The plot demonstrates that prediction errors are not evenly distributed throughout the trading day. Notably, the market opening time is marked by high volatility, which adversely affects the performance of our model. Additionally, there’s a notable increase in errors around 13:30 UK time, coinciding with the 08:30 opening of the New York Stock Exchange (NYC time).
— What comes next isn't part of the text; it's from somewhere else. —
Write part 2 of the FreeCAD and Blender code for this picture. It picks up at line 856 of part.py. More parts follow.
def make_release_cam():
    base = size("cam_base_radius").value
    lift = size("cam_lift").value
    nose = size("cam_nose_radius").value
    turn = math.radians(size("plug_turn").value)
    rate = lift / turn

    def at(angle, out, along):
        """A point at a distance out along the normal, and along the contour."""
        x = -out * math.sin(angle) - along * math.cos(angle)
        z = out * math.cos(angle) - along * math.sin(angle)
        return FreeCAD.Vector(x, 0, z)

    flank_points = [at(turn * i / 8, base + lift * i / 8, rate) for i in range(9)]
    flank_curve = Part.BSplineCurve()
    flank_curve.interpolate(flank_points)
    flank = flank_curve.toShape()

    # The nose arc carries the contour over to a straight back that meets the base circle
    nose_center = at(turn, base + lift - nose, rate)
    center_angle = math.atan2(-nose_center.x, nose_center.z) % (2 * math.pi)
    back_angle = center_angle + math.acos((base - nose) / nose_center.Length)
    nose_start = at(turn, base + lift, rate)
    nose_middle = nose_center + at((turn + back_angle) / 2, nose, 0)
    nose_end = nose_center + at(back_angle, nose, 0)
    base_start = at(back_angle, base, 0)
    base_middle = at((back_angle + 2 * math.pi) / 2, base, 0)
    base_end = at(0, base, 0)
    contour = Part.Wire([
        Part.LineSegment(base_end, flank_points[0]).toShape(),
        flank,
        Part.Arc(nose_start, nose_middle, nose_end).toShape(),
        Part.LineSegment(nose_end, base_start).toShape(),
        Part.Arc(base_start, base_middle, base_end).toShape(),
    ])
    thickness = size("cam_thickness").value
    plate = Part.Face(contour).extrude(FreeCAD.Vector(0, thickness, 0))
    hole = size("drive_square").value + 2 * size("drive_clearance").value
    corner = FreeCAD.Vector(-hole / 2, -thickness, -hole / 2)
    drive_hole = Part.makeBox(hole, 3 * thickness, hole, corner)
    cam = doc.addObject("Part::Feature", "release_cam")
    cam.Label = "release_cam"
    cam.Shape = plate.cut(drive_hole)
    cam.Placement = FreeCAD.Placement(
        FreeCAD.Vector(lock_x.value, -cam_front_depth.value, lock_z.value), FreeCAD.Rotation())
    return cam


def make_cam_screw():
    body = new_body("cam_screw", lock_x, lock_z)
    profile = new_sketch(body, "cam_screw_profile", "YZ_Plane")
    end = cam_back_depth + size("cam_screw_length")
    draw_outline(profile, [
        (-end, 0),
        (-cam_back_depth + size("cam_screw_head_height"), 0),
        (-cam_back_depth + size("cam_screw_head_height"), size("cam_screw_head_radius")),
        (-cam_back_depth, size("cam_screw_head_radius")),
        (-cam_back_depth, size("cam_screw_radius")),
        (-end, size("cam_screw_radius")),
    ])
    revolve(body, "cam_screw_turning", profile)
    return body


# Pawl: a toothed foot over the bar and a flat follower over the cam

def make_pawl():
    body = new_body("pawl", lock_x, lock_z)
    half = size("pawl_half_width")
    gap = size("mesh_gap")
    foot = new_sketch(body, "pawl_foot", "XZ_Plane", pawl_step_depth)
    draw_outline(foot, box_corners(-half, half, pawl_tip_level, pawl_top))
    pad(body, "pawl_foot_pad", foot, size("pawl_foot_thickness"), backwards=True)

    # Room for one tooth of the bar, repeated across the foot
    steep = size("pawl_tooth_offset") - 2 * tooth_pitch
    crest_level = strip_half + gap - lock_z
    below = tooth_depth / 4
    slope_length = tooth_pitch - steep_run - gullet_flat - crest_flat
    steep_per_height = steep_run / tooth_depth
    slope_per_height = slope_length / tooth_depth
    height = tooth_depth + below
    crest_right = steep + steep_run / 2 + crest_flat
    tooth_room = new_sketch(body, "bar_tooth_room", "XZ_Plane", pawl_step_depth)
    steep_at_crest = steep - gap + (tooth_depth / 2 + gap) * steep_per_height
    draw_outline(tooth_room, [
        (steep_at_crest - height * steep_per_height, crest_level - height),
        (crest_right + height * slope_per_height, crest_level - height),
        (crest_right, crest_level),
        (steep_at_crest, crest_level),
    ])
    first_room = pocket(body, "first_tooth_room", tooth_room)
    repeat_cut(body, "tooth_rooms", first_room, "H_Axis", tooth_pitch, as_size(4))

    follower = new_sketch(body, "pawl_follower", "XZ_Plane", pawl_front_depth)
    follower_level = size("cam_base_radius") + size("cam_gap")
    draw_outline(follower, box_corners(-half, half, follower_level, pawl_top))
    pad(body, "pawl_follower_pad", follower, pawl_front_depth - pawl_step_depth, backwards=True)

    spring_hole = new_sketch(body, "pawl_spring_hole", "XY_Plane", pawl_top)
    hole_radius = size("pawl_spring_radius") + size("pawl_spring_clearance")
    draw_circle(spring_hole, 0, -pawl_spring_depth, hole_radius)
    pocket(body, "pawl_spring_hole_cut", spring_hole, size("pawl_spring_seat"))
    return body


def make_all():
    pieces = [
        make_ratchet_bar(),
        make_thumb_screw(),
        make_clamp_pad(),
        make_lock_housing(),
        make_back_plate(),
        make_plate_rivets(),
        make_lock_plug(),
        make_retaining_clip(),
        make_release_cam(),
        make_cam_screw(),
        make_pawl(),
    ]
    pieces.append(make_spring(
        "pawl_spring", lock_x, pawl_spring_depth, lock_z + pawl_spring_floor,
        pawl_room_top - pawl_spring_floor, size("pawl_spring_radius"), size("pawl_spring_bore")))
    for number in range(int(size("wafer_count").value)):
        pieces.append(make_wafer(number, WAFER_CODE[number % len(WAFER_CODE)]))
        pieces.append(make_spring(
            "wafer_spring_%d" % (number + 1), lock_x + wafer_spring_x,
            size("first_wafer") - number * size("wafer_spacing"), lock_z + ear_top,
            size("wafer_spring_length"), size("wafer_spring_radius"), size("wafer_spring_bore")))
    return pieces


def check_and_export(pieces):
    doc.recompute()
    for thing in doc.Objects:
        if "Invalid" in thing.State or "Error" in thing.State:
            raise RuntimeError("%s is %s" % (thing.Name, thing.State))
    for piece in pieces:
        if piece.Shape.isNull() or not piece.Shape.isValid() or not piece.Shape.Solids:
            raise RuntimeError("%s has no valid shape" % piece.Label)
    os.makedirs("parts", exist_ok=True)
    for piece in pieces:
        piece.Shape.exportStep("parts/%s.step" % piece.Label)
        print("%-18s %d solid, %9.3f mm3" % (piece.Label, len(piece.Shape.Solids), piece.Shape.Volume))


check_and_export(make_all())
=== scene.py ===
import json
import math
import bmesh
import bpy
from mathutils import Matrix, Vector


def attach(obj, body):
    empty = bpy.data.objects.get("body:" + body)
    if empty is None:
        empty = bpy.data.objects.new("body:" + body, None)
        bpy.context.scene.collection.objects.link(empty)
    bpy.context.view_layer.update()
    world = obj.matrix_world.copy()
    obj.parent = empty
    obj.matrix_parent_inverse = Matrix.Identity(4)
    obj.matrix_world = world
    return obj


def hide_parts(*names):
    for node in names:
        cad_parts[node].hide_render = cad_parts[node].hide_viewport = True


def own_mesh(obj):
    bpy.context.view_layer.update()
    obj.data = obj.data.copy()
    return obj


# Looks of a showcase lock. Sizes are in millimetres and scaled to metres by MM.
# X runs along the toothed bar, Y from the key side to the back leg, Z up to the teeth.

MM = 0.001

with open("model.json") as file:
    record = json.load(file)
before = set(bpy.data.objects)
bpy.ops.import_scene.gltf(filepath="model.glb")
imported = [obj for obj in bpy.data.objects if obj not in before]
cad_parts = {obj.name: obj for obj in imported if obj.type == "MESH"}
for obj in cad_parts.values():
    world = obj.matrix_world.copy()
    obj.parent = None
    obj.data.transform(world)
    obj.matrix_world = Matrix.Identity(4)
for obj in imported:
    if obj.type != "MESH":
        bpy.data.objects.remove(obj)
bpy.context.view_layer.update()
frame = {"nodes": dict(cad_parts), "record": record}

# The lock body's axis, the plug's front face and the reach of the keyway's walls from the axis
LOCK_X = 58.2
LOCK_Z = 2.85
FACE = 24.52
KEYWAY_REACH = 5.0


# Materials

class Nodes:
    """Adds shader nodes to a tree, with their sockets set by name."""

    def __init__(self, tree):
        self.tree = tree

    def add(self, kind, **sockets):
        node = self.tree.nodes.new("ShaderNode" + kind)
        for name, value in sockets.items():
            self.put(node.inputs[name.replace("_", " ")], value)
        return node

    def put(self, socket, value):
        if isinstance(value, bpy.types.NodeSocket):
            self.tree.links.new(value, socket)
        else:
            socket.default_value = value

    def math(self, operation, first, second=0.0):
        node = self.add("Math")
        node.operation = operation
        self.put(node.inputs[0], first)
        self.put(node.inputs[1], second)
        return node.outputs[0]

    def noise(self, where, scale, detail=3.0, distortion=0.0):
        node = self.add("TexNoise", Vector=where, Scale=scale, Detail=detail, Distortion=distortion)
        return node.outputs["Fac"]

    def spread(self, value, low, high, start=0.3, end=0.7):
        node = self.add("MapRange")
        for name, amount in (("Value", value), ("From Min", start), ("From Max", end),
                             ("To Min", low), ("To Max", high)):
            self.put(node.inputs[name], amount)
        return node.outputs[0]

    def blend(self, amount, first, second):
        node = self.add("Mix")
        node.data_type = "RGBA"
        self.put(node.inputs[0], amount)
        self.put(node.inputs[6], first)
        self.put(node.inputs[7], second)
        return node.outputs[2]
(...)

When this observation is combined with insights from the previous plot, it becomes evident that a significant portion of the total error is due to a few liquidity shocks in security 73, predominantly occurring around the market opening. This pattern can be attributed to two main factors: the RMSE metric, which tends to penalize higher-priced securities more heavily, and the model’s suboptimal performance during periods of high market volatility.